Новое назначение
Казалось, ничего необычного не произошло. Нас, молодых политработников, направили в политическое управление флота, которое в ту пору временно находилось на Кавказе.
Направили и направили... Новое назначение, естественно, входило в наши планы. Мы даже пытались себе представить, как появимся на боевых кораблях, с чего начнем свою деятельность. И, конечно, никто не думал, не гадал, что назначение может оказаться не совсем обычным и что нам предстоит влиться в подразделения, о существовании которых мы, честно говоря, не подозревали.
Но всему свой черед.
Пока что мы должны явиться в политуправление, а оттуда...
— С таким тыловым багажом нас на корабль ни за что не пустят, — пошутил кто-то из моих коллег, указывая на чемоданы.
Мы критически осмотрели свои вещи.

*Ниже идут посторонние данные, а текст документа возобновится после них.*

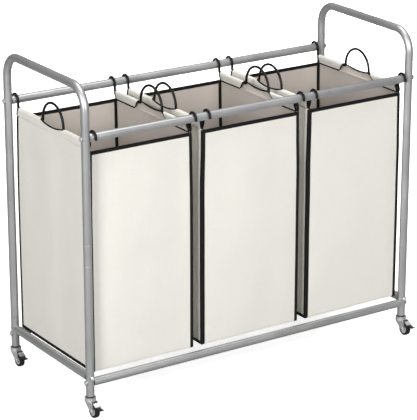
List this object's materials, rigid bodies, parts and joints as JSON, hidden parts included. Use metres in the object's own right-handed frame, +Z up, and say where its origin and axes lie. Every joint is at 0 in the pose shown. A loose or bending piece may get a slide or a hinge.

Вещевые мешки — штука вполне современная. Сомнений они не вызывали. А вот чемоданы... Такое громоздкое имущество в самом деле ни к чему.

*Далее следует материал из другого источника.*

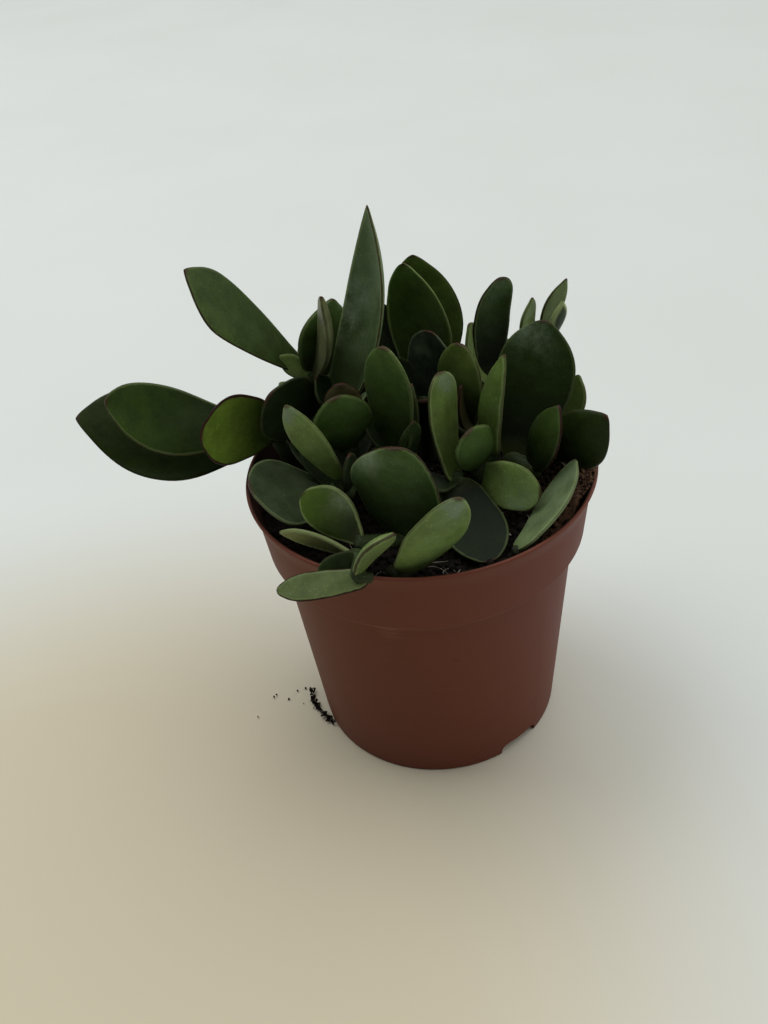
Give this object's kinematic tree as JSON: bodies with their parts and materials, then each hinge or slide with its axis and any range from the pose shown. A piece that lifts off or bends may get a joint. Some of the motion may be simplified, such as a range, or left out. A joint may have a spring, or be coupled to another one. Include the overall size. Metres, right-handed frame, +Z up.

— Сдадим в камеру хранения, — без тени иронии предложил Валентин Кашеринский.
— Шутишь, — вырвалось у меня. — Нынче в Геленджике подобных заведений днем с огнем не сыщешь
— Наоборот, — бодро подмигнул Валентин. — Чего-чего, а камер хранения теперь много. Пошли — покажу. Мы с недоумением и любопытством двинулись вслед за Кашеринским. Он же шагал уверенно, словно десятки раз -бывал в этом тихом приморском городке. Миновали дома, занятые военными частями и учреждениями. Шли по тенистым улочкам, над которыми низко нависали разлапистые ветви фруктовых деревьев. Наконец, у одного из небольших окраинных домиков Кашеринский остановился.
— Здесь.
— Что здесь?
— Камера хранения.
Мы недоуменно переглянулись.
— Разыгрываешь?
— Нисколько, — Кашеринский уверенно толкнул калитку.
Вошли во двор и лицом к лицу столкнулись с дородной пожилой женщиной.
— Здравствуйте, — первой поздоровалась она.
— Доброго здоровья, мамаша, — слегка поклонился Кашеринский. — Разрешите представиться: Валентин Романович... А это мои друзья.
Не понимая, что он затеял, мы помалкивали. Валентин же, как о давно решенном деле, сообщил хозяйке дома, что нам необходимо оставить на хранение чемоданы. Хозяйка нисколько не удивилась тому, что пять флотских командиров избрали ее дом в качестве камеры хранения.
— Ставьте сюда, — радушно указала она на беседку. — Потом перенесу в укромное место. Хотя я вас и не знаю, но вещички сберегу, не беспокойтесь.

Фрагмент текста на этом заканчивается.